When you know you’re right, and those around you are full of shit, be brave enough to go against the grain. If I could go back to go back in time, would I relive it all with Nicola? You bet your ass! Meeting and marrying Nicky, and having a couple of children, turned out to be the greatest ever to happen to me. I’ve often gone against the mainstream, and usually paid the consequences, but am handsomely rewarded every time I’ve been right and brave enough to go against the mainstream. Just don’t rebel for the sake of rebelling. Make certain you’re right when you’re willing to go against the majority.

Love with all Your Heart - Jerry Beller blog

LOVE WITH YOUR WHOLE HEART!

Don’t be a wimp when it comes to loving. It doesn’t make you a tough guy if you don’t tell people that you love them. Get over it, already, and tell them! Everybody likes to hear that somebody loves us. Few words compete with a sincere “I love you,” and few words offend more than an insincere “I love you.”

Too many people have nobody to love, and nobody to love them. If people genuinely love you, love them back. It won’t make you a wimp to express how you feel the people. Nor will it protect your little heart from breaking if you refuse to tell people how you feel.

Don’t hold back your love for anybody. You or they might not be around to fix it later. Be willing to take chances when it comes to love. Be genuine with people and focus on those who are genuine with you. Bullshitters expose themselves. Politely avoid the assholes at all costs.

Giving up on love is to give up on life. Don’t do it! Summon the courage to love and express your love every chance you get.

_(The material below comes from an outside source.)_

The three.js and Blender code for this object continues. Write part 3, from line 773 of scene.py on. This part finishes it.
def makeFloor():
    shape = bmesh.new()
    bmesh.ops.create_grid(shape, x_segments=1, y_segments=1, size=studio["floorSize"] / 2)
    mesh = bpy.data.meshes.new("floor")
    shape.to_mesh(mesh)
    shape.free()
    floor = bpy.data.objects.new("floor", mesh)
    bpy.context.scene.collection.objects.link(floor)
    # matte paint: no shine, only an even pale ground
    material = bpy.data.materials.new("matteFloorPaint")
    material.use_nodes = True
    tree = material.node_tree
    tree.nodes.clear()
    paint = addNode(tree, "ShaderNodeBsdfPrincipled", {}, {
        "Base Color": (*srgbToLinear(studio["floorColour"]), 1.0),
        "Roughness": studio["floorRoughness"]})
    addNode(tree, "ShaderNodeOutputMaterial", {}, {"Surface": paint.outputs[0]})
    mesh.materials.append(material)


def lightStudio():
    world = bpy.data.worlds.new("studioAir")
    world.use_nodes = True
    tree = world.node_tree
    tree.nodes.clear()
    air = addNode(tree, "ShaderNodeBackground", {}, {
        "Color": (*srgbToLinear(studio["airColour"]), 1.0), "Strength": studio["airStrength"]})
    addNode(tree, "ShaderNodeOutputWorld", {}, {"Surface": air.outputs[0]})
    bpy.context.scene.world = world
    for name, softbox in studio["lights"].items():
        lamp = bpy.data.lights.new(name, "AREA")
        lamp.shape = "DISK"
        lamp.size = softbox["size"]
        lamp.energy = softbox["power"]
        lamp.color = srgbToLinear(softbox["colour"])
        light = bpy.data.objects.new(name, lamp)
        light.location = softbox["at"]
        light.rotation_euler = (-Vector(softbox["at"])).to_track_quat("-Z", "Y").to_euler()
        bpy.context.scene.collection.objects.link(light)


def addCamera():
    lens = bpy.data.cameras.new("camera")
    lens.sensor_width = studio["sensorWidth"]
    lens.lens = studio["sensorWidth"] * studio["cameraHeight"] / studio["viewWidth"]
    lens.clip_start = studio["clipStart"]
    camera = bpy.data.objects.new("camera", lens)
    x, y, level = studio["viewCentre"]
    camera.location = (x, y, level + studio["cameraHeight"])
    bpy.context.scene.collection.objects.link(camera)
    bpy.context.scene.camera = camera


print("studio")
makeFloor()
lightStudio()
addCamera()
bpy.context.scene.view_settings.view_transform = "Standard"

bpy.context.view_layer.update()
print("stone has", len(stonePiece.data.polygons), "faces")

MAKE THE WORLD A LITTLE BETTER

If the world isn’t a bit better because we’re around every day, why bother? I’ve noticed all the decent people I know–regardless of religion or no religion–follow the Golden Rule. They treat others right. They don’t manipulate, play games, antagonize, plot, gossip, hate, divide, conquer, take advantage or rage. They treat people with respect. They challenge and try to right wrongs. They live an honest life, work hard and use every day to make the world a little better. Be one of these people!